■ Problem to solve ■
Write the data out again, exactly as given.

■ Dataset section ■
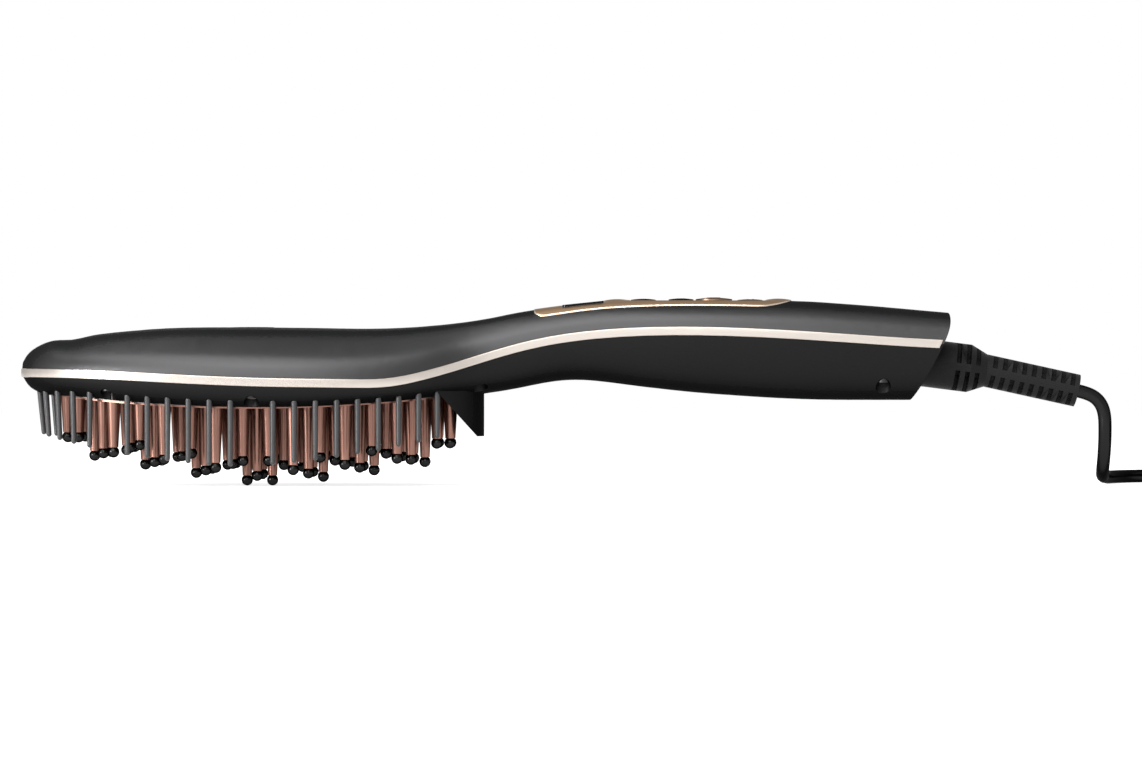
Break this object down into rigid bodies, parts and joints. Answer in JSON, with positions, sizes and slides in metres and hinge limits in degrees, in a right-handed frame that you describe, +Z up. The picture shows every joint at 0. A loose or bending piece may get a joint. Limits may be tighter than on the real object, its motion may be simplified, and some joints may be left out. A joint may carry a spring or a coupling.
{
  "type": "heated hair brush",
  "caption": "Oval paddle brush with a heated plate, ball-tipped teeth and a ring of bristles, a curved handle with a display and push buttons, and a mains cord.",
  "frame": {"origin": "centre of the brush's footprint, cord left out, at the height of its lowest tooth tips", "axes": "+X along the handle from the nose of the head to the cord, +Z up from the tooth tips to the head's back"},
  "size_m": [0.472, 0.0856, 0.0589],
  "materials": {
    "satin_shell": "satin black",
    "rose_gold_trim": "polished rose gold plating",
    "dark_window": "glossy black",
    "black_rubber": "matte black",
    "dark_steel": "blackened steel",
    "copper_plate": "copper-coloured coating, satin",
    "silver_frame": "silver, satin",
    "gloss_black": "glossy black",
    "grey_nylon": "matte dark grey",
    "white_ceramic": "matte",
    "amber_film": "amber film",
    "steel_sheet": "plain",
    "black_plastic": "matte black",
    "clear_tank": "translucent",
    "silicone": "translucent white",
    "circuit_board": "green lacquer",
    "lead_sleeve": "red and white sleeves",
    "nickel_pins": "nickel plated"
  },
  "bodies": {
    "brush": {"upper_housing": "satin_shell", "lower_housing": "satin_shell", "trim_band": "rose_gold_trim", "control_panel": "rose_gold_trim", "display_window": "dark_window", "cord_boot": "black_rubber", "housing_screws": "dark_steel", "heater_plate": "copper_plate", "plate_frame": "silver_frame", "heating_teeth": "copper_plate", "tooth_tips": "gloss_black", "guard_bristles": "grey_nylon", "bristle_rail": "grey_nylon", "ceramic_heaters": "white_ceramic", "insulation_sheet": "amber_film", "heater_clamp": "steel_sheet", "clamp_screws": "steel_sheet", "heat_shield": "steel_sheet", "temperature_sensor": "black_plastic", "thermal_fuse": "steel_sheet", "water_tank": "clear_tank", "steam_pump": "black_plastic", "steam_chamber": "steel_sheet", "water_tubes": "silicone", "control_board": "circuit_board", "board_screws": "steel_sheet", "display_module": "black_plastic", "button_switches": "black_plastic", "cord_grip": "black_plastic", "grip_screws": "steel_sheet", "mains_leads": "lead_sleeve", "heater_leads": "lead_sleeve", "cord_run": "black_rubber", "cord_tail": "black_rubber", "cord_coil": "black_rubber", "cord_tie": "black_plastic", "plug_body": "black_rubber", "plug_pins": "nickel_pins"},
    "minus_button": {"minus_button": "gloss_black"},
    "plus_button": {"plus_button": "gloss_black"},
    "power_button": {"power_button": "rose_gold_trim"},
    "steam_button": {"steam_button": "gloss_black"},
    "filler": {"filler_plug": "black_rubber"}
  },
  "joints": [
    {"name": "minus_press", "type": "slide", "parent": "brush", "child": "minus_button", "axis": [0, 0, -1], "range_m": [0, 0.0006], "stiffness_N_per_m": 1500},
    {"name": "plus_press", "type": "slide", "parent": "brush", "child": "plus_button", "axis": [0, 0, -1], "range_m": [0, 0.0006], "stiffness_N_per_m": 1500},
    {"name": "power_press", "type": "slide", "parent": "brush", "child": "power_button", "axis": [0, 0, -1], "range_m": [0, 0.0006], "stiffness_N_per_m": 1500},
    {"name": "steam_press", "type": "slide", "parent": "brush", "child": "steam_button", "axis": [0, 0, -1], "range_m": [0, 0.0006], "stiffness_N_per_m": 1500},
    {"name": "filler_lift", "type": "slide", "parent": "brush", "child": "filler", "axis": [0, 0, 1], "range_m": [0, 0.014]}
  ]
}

■ Result for this task ■
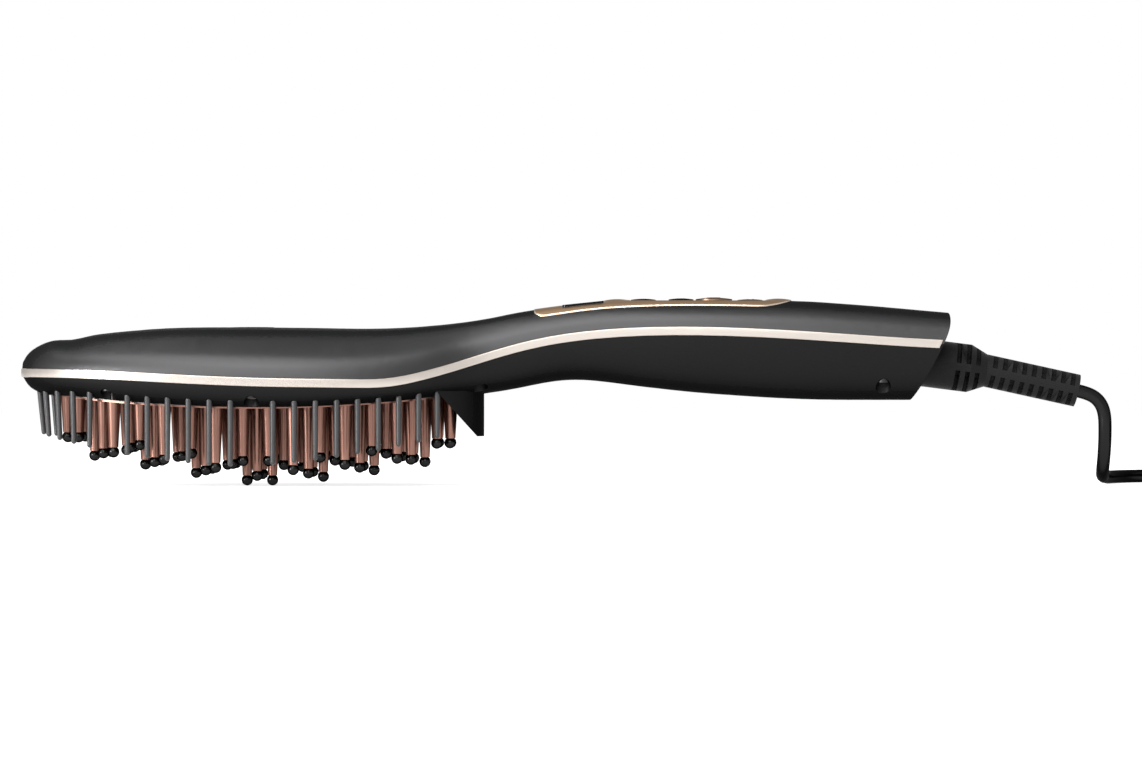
Break this object down into rigid bodies, parts and joints. Answer in JSON, with positions, sizes and slides in metres and hinge limits in degrees, in a right-handed frame that you describe, +Z up. The picture shows every joint at 0. A loose or bending piece may get a joint. Limits may be tighter than on the real object, its motion may be simplified, and some joints may be left out. A joint may carry a spring or a coupling.
{
  "type": "heated hair brush",
  "caption": "Oval paddle brush with a heated plate, ball-tipped teeth and a ring of bristles, a curved handle with a display and push buttons, and a mains cord.",
  "frame": {"origin": "centre of the brush's footprint, cord left out, at the height of its lowest tooth tips", "axes": "+X along the handle from the nose of the head to the cord, +Z up from the tooth tips to the head's back"},
  "size_m": [0.472, 0.0856, 0.0589],
  "materials": {
    "satin_shell": "satin black",
    "rose_gold_trim": "polished rose gold plating",
    "dark_window": "glossy black",
    "black_rubber": "matte black",
    "dark_steel": "blackened steel",
    "copper_plate": "copper-coloured coating, satin",
    "silver_frame": "silver, satin",
    "gloss_black": "glossy black",
    "grey_nylon": "matte dark grey",
    "white_ceramic": "matte",
    "amber_film": "amber film",
    "steel_sheet": "plain",
    "black_plastic": "matte black",
    "clear_tank": "translucent",
    "silicone": "translucent white",
    "circuit_board": "green lacquer",
    "lead_sleeve": "red and white sleeves",
    "nickel_pins": "nickel plated"
  },
  "bodies": {
    "brush": {"upper_housing": "satin_shell", "lower_housing": "satin_shell", "trim_band": "rose_gold_trim", "control_panel": "rose_gold_trim", "display_window": "dark_window", "cord_boot": "black_rubber", "housing_screws": "dark_steel", "heater_plate": "copper_plate", "plate_frame": "silver_frame", "heating_teeth": "copper_plate", "tooth_tips": "gloss_black", "guard_bristles": "grey_nylon", "bristle_rail": "grey_nylon", "ceramic_heaters": "white_ceramic", "insulation_sheet": "amber_film", "heater_clamp": "steel_sheet", "clamp_screws": "steel_sheet", "heat_shield": "steel_sheet", "temperature_sensor": "black_plastic", "thermal_fuse": "steel_sheet", "water_tank": "clear_tank", "steam_pump": "black_plastic", "steam_chamber": "steel_sheet", "water_tubes": "silicone", "control_board": "circuit_board", "board_screws": "steel_sheet", "display_module": "black_plastic", "button_switches": "black_plastic", "cord_grip": "black_plastic", "grip_screws": "steel_sheet", "mains_leads": "lead_sleeve", "heater_leads": "lead_sleeve", "cord_run": "black_rubber", "cord_tail": "black_rubber", "cord_coil": "black_rubber", "cord_tie": "black_plastic", "plug_body": "black_rubber", "plug_pins": "nickel_pins"},
    "minus_button": {"minus_button": "gloss_black"},
    "plus_button": {"plus_button": "gloss_black"},
    "power_button": {"power_button": "rose_gold_trim"},
    "steam_button": {"steam_button": "gloss_black"},
    "filler": {"filler_plug": "black_rubber"}
  },
  "joints": [
    {"name": "minus_press", "type": "slide", "parent": "brush", "child": "minus_button", "axis": [0, 0, -1], "range_m": [0, 0.0006], "stiffness_N_per_m": 1500},
    {"name": "plus_press", "type": "slide", "parent": "brush", "child": "plus_button", "axis": [0, 0, -1], "range_m": [0, 0.0006], "stiffness_N_per_m": 1500},
    {"name": "power_press", "type": "slide", "parent": "brush", "child": "power_button", "axis": [0, 0, -1], "range_m": [0, 0.0006], "stiffness_N_per_m": 1500},
    {"name": "steam_press", "type": "slide", "parent": "brush", "child": "steam_button", "axis": [0, 0, -1], "range_m": [0, 0.0006], "stiffness_N_per_m": 1500},
    {"name": "filler_lift", "type": "slide", "parent": "brush", "child": "filler", "axis": [0, 0, 1], "range_m": [0, 0.014]}
  ]
}